Harlan, you bring up a very good point. In fact, something similar to this was already being done at my school. There was a question that asked "What grade do you expect to get in this course?"

Here is a manual trackback. Executive summary: scrap the whole evaluation thing, and build a system aimed at providing student feedback instead.

An experience I had that ties in to this and one of your other threads: when I took undergrad QM, the class (and, hence, the professor) was almost universally disliked by the students. The reason, as they would explain it: "The class is too mathematical; we never learn any physics." Those few of us who had a solid background in linear algebra and differential equations didn't see it that way, and liked the class just fine. But as for most of the class, they were woefully underprepared, spent the whole time scrambling to make sense of the mathematics, and concluded that the professor was awful at getting the physics across.

In short, I'm afraid that to some extent getting accurate student evaluations would also require overhauling the entire curriculum.

What are they for: Student evaluations came out of the '60s turmoil. Students felt they and their concerns were ignored by administration (quite true then). So they were given visible feedback on their instructors. The results are often available to students, to use in selecting/avoiding instructors.

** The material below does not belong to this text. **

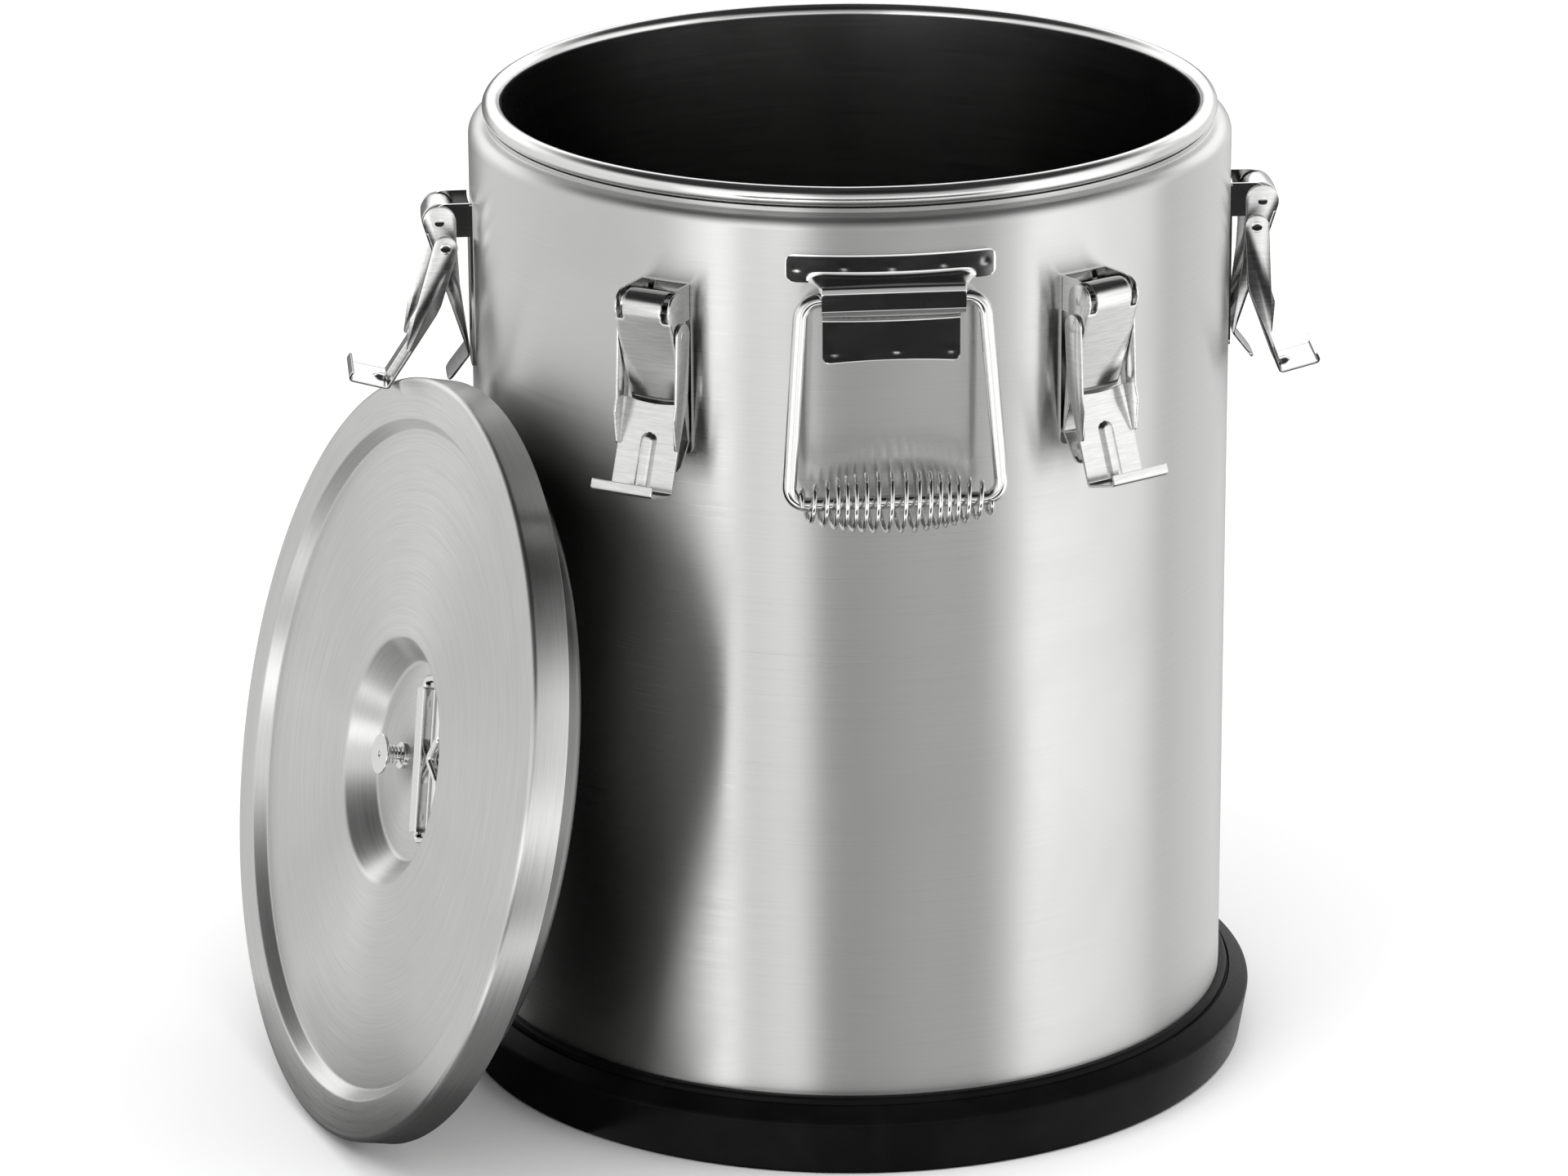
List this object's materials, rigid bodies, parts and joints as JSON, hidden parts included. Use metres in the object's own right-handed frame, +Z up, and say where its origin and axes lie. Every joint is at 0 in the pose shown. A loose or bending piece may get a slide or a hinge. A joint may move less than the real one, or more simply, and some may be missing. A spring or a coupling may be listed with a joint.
{
  "type": "insulated milk can",
  "caption": "Round insulated stainless steel can on a rubber base ring, with clamp latches, two wire bail handles and a separate flat lid leaning beside it.",
  "frame": {"origin": "on the can's axis at floor level", "axes": "+Z up along the can's axis; the front handle faces -Y; the lid leans on the can's -X side"},
  "size_m": [0.5221, 0.4723, 0.4721],
  "materials": {
    "body_steel": "fine grain brushed round the can",
    "vessel_steel": "satin inside, polished curled lip",
    "lid_steel": "circular spun grain",
    "polished_steel": "bright pressed stainless steel",
    "wire_steel": "bright drawn wire",
    "rubber": "smooth black rubber with a dull sheen",
    "silicone": "pale grey silicone",
    "foam": "closed-cell foam"
  },
  "bodies": {
    "can": {"outer_shell": "body_steel", "inner_vessel": "vessel_steel", "wall_insulation": "foam", "base_pan": "body_steel", "base_ring": "rubber", "front_handle_bracket": "polished_steel", "rear_handle_bracket": "polished_steel", "latch_base_1": "polished_steel", "latch_base_2": "polished_steel", "latch_base_3": "polished_steel", "latch_base_4": "polished_steel", "latch_base_5": "polished_steel", "latch_base_6": "polished_steel", "latch_pin_1": "polished_steel", "latch_pin_2": "polished_steel", "latch_pin_3": "polished_steel", "latch_pin_4": "polished_steel", "latch_pin_5": "polished_steel", "latch_pin_6": "polished_steel"},
    "lever_1": {"latch_lever_1": "polished_steel", "latch_rivets_1": "polished_steel"},
    "claw_1": {"latch_claw_1": "polished_steel"},
    "lever_2": {"latch_lever_2": "polished_steel", "latch_rivets_2": "polished_steel"},
    "claw_2": {"latch_claw_2": "polished_steel"},
    "lever_3": {"latch_lever_3": "polished_steel", "latch_rivets_3": "polished_steel"},
    "claw_3": {"latch_claw_3": "polished_steel"},
    "lever_4": {"latch_lever_4": "polished_steel", "latch_rivets_4": "polished_steel"},
    "claw_4": {"latch_claw_4": "polished_steel"},
    "lever_5": {"latch_lever_5": "polished_steel", "latch_rivets_5": "polished_steel"},
    "claw_5": {"latch_claw_5": "polished_steel"},
    "lever_6": {"latch_lever_6": "polished_steel", "latch_rivets_6": "polished_steel"},
    "claw_6": {"latch_claw_6": "polished_steel"},
    "front_handle": {"front_handle_bail": "wire_steel", "front_handle_grip": "wire_steel"},
    "rear_handle": {"rear_handle_bail": "wire_steel", "rear_handle_grip": "wire_steel"},
    "lid": {"lid_cover": "lid_steel", "lid_liner": "lid_steel", "lid_insulation": "foam", "lid_gasket": "silicone", "lid_handle_bracket": "polished_steel", "valve_bush": "polished_steel", "valve_spring": "wire_steel"},
    "lid_handle": {"lid_bail": "wire_steel"},
    "valve": {"valve_button": "polished_steel", "valve_seal": "silicone", "valve_nut": "polished_steel"}
  },
  "joints": [
    {"name": "lever_1_hinge", "type": "hinge", "parent": "can", "child": "lever_1", "pos_m": [0.0975, -0.16887, 0.4175], "axis": [-0.866, -0.5, 0], "range_deg": [0, 108]},
    {"name": "claw_1_hinge", "type": "hinge", "parent": "lever_1", "child": "claw_1", "pos_m": [0.09615, -0.16654, 0.4053], "axis": [0.866, 0.5, 0], "range_deg": [-172, 0]},
    {"name": "lever_2_hinge", "type": "hinge", "parent": "can", "child": "lever_2", "pos_m": [0.19488, -0.00681, 0.4175], "axis": [-0.0349, -0.9994, 0], "range_deg": [0, 108]},
    {"name": "claw_2_hinge", "type": "hinge", "parent": "lever_2", "child": "claw_2", "pos_m": [0.19218, -0.00671, 0.4053], "axis": [0.0349, 0.9994, 0], "range_deg": [-172, 0]},
    {"name": "lever_3_hinge", "type": "hinge", "parent": "can", "child": "lever_3", "pos_m": [0.0975, 0.16887, 0.4175], "axis": [0.866, -0.5, 0], "range_deg": [0, 108]},
    {"name": "claw_3_hinge", "type": "hinge", "parent": "lever_3", "child": "claw_3", "pos_m": [0.09615, 0.16654, 0.4053], "axis": [-0.866, 0.5, 0], "range_deg": [-172, 0]},
    {"name": "lever_4_hinge", "type": "hinge", "parent": "can", "child": "lever_4", "pos_m": [-0.0975, 0.16887, 0.4175], "axis": [0.866, 0.5, 0], "range_deg": [0, 108]},
    {"name": "claw_4_hinge", "type": "hinge", "parent": "lever_4", "child": "claw_4", "pos_m": [-0.09615, 0.16654, 0.4053], "axis": [-0.866, -0.5, 0], "range_deg": [-172, 0]},
    {"name": "lever_5_hinge", "type": "hinge", "parent": "can", "child": "lever_5", "pos_m": [-0.195, 0, 0.4175], "axis": [0, 1, 0], "range_deg": [0, 108]},
    {"name": "claw_5_hinge", "type": "hinge", "parent": "lever_5", "child": "claw_5", "pos_m": [-0.1923, 0, 0.4053], "axis": [0, -1, 0], "range_deg": [-158, 0]},
    {"name": "lever_6_hinge", "type": "hinge", "parent": "can", "child": "lever_6", "pos_m": [-0.10763, -0.16261, 0.4175], "axis": [-0.8339, 0.5519, 0], "range_deg": [0, 108]},
    {"name": "claw_6_hinge", "type": "hinge", "parent": "lever_6", "child": "claw_6", "pos_m": [-0.10614, -0.16036, 0.4053], "axis": [0.8339, -0.5519, 0], "range_deg": [-172, 0]},
    {"name": "front_handle_hinge", "type": "hinge", "parent": "can", "child": "front_handle", "pos_m": [0, -0.1842, 0.4245], "axis": [-1, 0, 0], "range_deg": [0, 170]},
    {"name": "rear_handle_hinge", "type": "hinge", "parent": "can", "child": "rear_handle", "pos_m": [0, 0.1842, 0.4245], "axis": [1, 0, 0], "range_deg": [0, 170]},
    {"name": "lid_slide", "type": "slide", "parent": "can", "child": "lid", "axis": [-0.9551, -0.2962, 0], "range_m": [0, 0.3]},
    {"name": "lid_handle_hinge", "type": "hinge", "parent": "lid", "child": "lid_handle", "pos_m": [-0.21254, -0.09867, 0.18098], "axis": [-0.1006, -0.3893, -0.9156], "range_deg": [0, 95]},
    {"name": "valve_press", "type": "slide", "parent": "lid", "child": "valve", "axis": [0.9306, 0.2886, -0.225], "range_m": [0, 0.004], "stiffness_N_per_m": 400, "springref_m": -0.004, "deforming": ["valve_spring"]}
  ]
}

Do they measure effective teaching? No.

Do they provide students with a sense of what other students experienced in this or that professor's classes? Yes.

The problem we have is that this sop to students' concerns has been perverted into a tool to measure teaching. The question, "How do we improve it?" is fundamentally misguided. If we want to measure teaching effectiveness (if it's even possible to do that), we need to start from scratch: first define what we mean by that and then work on ways to measure it. But we can't start with the student evaluation: "If I wanted to get there, I wouldn't start from here."

"As it turns out, there probably aren't many such departments in research universities." Even if these universities had a perfect way to evaluate teaching effectiveness, they wouldn't use it much in tenure/promotion decisions. Because teaching doesn't matter to them. So that's not evidence that teaching evaluations are useless (although there may well be some "scientific studies" supporting that; feel free to cite?).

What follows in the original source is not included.